Onde mora a minha solidão?

Onde mora a minha solidão?
(Foto: Amy Welting/Unsplash)

 

Lugar de fala é o espaço dos leitores no site da Cult. Todo mês, artigos enviados por eles são publicados de acordo com um tema. O de agosto de 2020 é “solidão”.


Nunca tive problemas em ficar sozinha. Fui daquelas crianças que imploravam aos pais para ficar em casa quando saiam. Não sou filha única, só que a minha irmã é quatro anos e meio mais velha do que eu: na infância isso faz uma baita diferença! Além disso, temos personalidades muito diferentes (ela se interessava por livros e histórias em quadrinhos e eu por brinquedos e músicas). Assumo que ocupei a vaga da chata caçula, a Dani (minha irmã mais velha) nunca se ocupou em brincar comigo e isso, nem de longe, foi um problema. Brincava sozinha e era maravilhoso. Acostumei-me desde cedo em ser a minha própria companhia.

Também é importante dizer que eu não sou o tipo introvertida, muito pelo contrário. No decorrer desses 38 anos, sempre tive excelentes amigos (a ponto de sofrer com a escassez do tempo para dar-lhes a merecida atenção).

No trabalho, pesquisei, escrevi dissertação e tese no aconchego e conforto do meu lar (que agora é home-office) com o meu companheiro músico pelos bares da vida. Passar meses sem dar um abraço em uma amiga já fazia parte da minha rotina. Como boa carioca, sou adepta do “vamos marcar”.

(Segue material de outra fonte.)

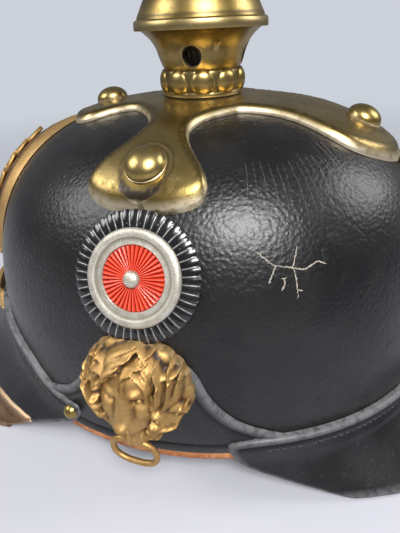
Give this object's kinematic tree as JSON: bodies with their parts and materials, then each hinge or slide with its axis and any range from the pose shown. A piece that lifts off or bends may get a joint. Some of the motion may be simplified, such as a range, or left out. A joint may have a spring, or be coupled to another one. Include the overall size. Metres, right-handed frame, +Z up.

Sendo assim, por que cargas d’água resolvi escrever um texto sobre solidão? Não seria hipócrita e oportunista? A resposta é que me sinto sozinha no ato de isolar-me. Sinto falta do coletivo isolado em prol de vencermos um mal maior. Ouço festas e churrascos da minha casa, periferia do Rio de Janeiro, e me bate uma solidão enorme. Aqui nunca existiu quarentena. A sensação é que estou lutando contra uma maré e ninguém me dá a mão. O coletivo não conta. Mais de cem mil mortes não importam. Fazer o isolamento me apresentou uma solidão que não conhecia, mas já existia: o individualismo como fator predominante. Ser a única a fazer quarentena no seu bairro é de uma solidão sem tamanho. É ter a certeza de que pensar no outro caiu em desuso e isso dói.

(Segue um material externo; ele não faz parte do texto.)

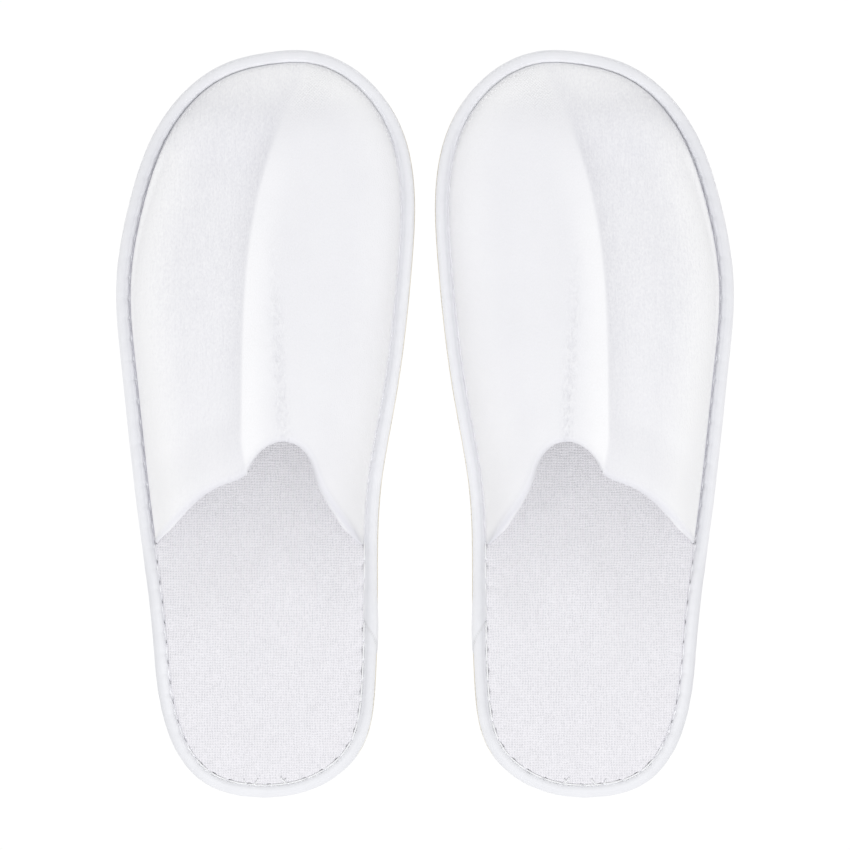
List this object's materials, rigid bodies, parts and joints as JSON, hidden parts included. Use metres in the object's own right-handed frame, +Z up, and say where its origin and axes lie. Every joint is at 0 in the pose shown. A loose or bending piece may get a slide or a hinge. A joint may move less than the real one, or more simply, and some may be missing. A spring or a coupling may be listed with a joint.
{
  "type": "pair of spa slippers",
  "caption": "Pair of closed-toe spa slippers with bound terry insoles, a soft padded upper with an open heel, and flat foam outsoles.",
  "frame": {"origin": "on the floor, midway between the two slippers and midway between heel and toe", "axes": "+Y towards the toes, +Z up, +X towards the right slipper"},
  "size_m": [0.2356, 0.285, 0.0464],
  "materials": {
    "outsole_foam": "matt cream foam rubber with a fine embossed tread",
    "backing_cloth": "thin white non-woven cloth",
    "sponge": "white open-cell sponge",
    "insole_terry": "white terry knit with small loops in a grid",
    "binding_tape": "smooth white satin-faced tape",
    "thread": "white twisted sewing thread",
    "upper_velour": "white cut-pile velour terry, soft sheen, pile brushed in streaks",
    "lining_cloth": "plain white brushed lining"
  },
  "bodies": {
    "left_slipper": {"left_outsole": "outsole_foam", "left_insole_backing": "backing_cloth", "left_insole_padding": "sponge", "left_insole_cover": "insole_terry", "left_edge_binding": "binding_tape", "left_needle_thread": "thread", "left_under_thread": "thread", "left_upper_pile": "upper_velour", "left_upper_sponge": "sponge", "left_upper_lining": "lining_cloth"},
    "right_slipper": {"right_outsole": "outsole_foam", "right_insole_backing": "backing_cloth", "right_insole_padding": "sponge", "right_insole_cover": "insole_terry", "right_edge_binding": "binding_tape", "right_needle_thread": "thread", "right_under_thread": "thread", "right_upper_pile": "upper_velour", "right_upper_sponge": "sponge", "right_upper_lining": "lining_cloth"}
  },
  "joints": [
    {"name": "right_slipper_lift", "type": "slide", "parent": "left_slipper", "child": "right_slipper", "axis": [0, 0, 1], "range_m": [0, 0.2]}
  ]
}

Outro dia li em uma rede social uma frase um tanto quanto pretensiosa, que não tinha o nome do autor (nem Clarice Lispector, Caio Fernando Abreu ou Luís Fernando Veríssimo levavam o crédito), e caso alguém saiba, me informe! A máxima era: tem que ser imenso para saber ser sozinho. E logo pensei que não sou imensa porque ninguém é imenso sozinho. Como disse Beto Guedes e Ronaldo Bastos, “vamos precisar de todo mundo pra banir do mundo a opressão/Para construir a vida nova vamos precisar de muito amor… ” Precisamos de todo mundo, precisamos construir a vida nova!

Dedico esse texto à grande dama Oseth Lopes de Andrade, uma das mais de cem mil vítimas da covid-19. Sua passagem pela Terra fez o mundo melhor.

 

Maria Gabriela Bernardino, 38, mora em Bangu, RJ, e é mãe de um lindo cocker spaniel. Historiadora e escritora em construção.